Namun, jika dibandingkan tahun 2018, produksi 2019 menurun cukup drastis hingga mencapai 71.210 ton GKG. Tahun 2018, Provinsi Kalteng mampu memproduksi 514.770 ton GKG. BPS Provinsi Kalteng mencatat, penurunan produksi itu terjadi karena luas lahan panen yang juga menurun dari 146.140 hektar tahun 2019 menjadi 144.210 hektar tahun 2020.
Salah satu upaya pemerintah untuk meningkatkan kembali produksi pertanian adalah dengan adanya Program Strategis Nasional (PSN) Food Estate. Dihubungi melalui pesan singkat sebelumnya, Kepala Dinas Tanaman Pangan, Hortikultura, dan Peternakan Provinsi Kalteng Sunarti menjelaskan, di Kabupaten Pulang Pisau, luas lahan yang digunakan dalam program tersebut mencapai 10.000 hektar dengan luas panen mencapai 9.637 hektar dengan hasil pada 2020 mencapai 30.275 ton padi.

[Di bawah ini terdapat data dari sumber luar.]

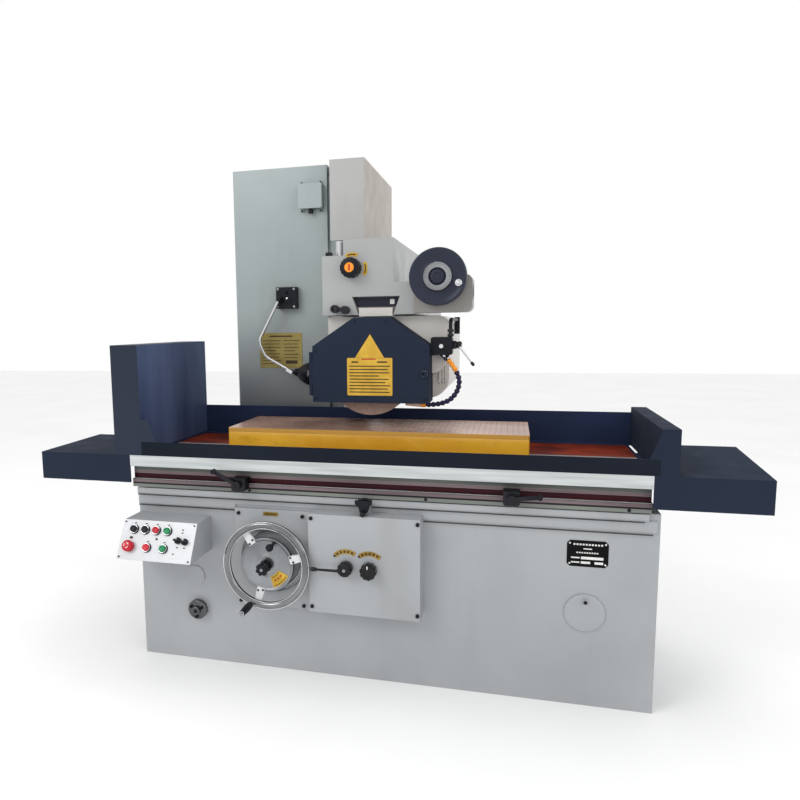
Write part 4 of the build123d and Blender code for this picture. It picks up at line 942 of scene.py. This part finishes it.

”Saat ini di Kapuas, pemerintah membangun banyak (food estate) untuk mendukung pertanian. Saat ini kerja sama dengan beberapa pihak (dilakukan) untuk menggarapnya, nanti saat lahan sudah stabil dan normal diharapkan petani sudah mampu menggarap sendiri,” ujar Sunarti.
Revitalisasi ekonomi
Selain perkebunan, beberapa desa di Kabupaten Pulang Pisau juga mendapatkan program bantuan untuk revitalisasi ekonomi dari Badan Restorasi Gambut dan Mangrove (BRGM) melalui lembaga Kemitraan. Mereka membentuk kelompok usaha, seperti budidaya jamur tiram, produksi kopi liberika, dan banyak lagi.
Di Desa Talio Hulu, Kelompok Wanita Tani bentukan BRGM memproduksi kopi liberika dengan kemasan sendiri, lalu menjualnya ke beberapa warung kopi hingga kafe. ”Hasilnya untuk kelompok nanti dibagi-bagi,” ujar Apriyani (39).